Rows from an object dataset
_ _ _ _ _ _ _

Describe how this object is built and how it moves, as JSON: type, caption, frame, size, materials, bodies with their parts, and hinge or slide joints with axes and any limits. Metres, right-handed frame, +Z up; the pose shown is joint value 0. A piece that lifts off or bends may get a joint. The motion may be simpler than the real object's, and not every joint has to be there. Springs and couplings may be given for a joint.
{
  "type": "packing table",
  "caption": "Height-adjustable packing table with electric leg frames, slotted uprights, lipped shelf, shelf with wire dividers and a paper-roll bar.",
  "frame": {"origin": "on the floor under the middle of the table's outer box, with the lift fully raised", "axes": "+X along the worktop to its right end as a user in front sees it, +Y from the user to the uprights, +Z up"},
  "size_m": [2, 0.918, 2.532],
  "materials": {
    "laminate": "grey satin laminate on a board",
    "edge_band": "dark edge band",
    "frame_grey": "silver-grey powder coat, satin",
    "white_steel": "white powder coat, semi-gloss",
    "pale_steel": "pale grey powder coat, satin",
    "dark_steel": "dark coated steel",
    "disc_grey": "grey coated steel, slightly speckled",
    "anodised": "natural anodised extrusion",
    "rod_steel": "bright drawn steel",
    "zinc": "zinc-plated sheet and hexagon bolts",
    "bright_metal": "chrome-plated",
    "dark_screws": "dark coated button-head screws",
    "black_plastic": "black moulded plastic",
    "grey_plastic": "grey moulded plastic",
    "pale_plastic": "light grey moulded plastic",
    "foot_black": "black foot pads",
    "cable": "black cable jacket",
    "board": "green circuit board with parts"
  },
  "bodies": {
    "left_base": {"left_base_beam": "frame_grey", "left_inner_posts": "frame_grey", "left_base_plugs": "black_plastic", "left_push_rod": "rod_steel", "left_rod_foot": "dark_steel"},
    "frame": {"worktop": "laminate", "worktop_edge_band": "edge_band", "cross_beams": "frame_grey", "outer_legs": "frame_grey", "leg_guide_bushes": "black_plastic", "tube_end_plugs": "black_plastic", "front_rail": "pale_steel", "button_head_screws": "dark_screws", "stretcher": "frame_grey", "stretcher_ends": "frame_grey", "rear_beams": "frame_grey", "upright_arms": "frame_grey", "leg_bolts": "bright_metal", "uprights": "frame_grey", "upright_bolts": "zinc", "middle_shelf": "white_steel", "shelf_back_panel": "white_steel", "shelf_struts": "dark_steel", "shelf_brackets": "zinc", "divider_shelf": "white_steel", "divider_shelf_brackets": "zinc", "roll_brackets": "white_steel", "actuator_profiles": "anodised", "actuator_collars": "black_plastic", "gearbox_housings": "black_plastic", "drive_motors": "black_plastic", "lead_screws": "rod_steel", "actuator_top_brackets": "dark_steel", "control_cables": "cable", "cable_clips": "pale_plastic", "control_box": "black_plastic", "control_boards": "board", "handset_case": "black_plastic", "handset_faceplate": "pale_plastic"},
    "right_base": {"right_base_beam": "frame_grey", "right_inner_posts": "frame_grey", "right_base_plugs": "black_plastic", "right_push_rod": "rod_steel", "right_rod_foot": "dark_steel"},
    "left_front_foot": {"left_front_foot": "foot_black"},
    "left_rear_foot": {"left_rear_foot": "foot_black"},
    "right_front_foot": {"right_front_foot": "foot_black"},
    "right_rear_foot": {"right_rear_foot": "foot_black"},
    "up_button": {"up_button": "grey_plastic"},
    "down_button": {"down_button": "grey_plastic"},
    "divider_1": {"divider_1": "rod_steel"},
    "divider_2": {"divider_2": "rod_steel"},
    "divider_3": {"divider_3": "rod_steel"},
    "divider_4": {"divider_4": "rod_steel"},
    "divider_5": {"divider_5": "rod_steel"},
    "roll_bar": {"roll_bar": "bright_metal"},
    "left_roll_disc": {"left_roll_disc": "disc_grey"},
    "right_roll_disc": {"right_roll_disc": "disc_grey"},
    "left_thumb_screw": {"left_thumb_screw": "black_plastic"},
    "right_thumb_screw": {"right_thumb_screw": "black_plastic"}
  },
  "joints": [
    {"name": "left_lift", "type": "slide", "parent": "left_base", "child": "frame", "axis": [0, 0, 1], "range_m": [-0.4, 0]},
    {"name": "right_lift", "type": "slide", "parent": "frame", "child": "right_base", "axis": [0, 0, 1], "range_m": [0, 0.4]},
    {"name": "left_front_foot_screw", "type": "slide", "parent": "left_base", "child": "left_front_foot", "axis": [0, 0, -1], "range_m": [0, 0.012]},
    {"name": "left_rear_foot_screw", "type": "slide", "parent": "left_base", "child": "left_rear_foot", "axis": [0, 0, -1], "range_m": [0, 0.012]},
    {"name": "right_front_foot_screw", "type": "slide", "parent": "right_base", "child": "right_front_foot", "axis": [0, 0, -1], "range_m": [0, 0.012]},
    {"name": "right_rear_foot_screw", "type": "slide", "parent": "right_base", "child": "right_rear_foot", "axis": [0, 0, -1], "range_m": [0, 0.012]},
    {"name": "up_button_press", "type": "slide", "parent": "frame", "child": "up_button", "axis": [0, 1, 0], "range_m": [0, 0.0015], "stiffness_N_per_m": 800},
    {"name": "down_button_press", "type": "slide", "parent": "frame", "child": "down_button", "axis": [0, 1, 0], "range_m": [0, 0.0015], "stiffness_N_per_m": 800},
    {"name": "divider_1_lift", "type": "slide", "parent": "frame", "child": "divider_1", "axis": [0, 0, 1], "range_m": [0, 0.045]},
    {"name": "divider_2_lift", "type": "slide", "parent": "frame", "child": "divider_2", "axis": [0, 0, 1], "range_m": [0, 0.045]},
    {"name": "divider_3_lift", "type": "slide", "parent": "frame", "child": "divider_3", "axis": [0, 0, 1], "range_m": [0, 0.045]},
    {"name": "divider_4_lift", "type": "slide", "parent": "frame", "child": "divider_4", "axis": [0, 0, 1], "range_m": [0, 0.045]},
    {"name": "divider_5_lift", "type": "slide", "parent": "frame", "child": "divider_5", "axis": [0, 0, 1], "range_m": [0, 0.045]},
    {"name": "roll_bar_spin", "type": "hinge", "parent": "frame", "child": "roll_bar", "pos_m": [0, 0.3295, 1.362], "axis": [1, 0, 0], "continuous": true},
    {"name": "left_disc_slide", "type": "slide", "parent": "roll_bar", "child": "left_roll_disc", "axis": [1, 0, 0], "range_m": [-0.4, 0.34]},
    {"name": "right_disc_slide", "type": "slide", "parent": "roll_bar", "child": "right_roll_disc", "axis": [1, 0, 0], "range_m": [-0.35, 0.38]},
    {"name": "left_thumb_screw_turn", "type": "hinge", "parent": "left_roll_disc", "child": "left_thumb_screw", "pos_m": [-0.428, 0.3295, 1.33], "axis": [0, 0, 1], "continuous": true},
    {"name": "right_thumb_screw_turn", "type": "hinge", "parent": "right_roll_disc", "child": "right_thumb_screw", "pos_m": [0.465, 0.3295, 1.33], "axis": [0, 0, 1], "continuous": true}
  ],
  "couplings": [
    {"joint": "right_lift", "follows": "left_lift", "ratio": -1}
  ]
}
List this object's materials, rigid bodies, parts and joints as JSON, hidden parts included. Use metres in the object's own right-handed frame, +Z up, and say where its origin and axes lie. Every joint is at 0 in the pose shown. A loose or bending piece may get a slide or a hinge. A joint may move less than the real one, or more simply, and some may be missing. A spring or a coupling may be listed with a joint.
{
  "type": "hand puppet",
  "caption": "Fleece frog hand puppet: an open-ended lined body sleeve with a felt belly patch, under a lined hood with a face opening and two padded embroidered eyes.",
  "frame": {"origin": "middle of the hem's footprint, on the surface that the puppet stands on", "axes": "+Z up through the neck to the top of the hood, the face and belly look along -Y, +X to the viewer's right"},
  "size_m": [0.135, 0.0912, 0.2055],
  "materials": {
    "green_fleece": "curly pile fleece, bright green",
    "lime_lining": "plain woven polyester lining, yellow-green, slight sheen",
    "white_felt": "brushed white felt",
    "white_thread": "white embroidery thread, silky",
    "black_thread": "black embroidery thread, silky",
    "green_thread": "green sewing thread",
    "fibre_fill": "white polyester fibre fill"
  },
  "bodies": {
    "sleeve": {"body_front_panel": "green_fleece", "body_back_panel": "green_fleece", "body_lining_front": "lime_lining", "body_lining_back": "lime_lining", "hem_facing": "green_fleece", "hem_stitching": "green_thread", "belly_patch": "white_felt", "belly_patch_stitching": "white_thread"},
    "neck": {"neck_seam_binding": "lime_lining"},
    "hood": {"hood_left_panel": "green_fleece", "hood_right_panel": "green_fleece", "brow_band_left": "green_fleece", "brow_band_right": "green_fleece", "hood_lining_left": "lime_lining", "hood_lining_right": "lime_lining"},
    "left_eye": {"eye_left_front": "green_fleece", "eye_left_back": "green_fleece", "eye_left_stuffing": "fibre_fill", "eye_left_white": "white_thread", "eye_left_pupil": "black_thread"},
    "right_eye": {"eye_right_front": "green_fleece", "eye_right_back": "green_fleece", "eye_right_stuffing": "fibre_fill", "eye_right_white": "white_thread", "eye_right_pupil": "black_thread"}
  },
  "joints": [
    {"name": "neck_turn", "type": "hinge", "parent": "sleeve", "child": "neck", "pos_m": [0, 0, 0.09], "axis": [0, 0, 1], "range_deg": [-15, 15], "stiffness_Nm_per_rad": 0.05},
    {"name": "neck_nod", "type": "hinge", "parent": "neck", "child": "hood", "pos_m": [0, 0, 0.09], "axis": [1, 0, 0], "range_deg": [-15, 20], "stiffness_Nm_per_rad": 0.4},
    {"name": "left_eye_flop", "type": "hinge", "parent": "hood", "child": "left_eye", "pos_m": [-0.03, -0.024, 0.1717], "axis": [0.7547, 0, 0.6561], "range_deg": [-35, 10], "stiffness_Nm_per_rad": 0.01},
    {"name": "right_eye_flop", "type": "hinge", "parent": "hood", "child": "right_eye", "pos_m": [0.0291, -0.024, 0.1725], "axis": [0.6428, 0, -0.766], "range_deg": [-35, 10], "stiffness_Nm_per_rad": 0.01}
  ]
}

_ _ _ _ _ _ _

THE TASK
Your task is to gather every line with the word "piece" and copy it.

RESULT
Describe how this object is built and how it moves, as JSON: type, caption, frame, size, materials, bodies with their parts, and hinge or slide joints with axes and any limits. Metres, right-handed frame, +Z up; the pose shown is joint value 0. A piece that lifts off or bends may get a joint. The motion may be simpler than the real object's, and not every joint has to be there. Springs and couplings may be given for a joint.
List this object's materials, rigid bodies, parts and joints as JSON, hidden parts included. Use metres in the object's own right-handed frame, +Z up, and say where its origin and axes lie. Every joint is at 0 in the pose shown. A loose or bending piece may get a slide or a hinge. A joint may move less than the real one, or more simply, and some may be missing. A spring or a coupling may be listed with a joint.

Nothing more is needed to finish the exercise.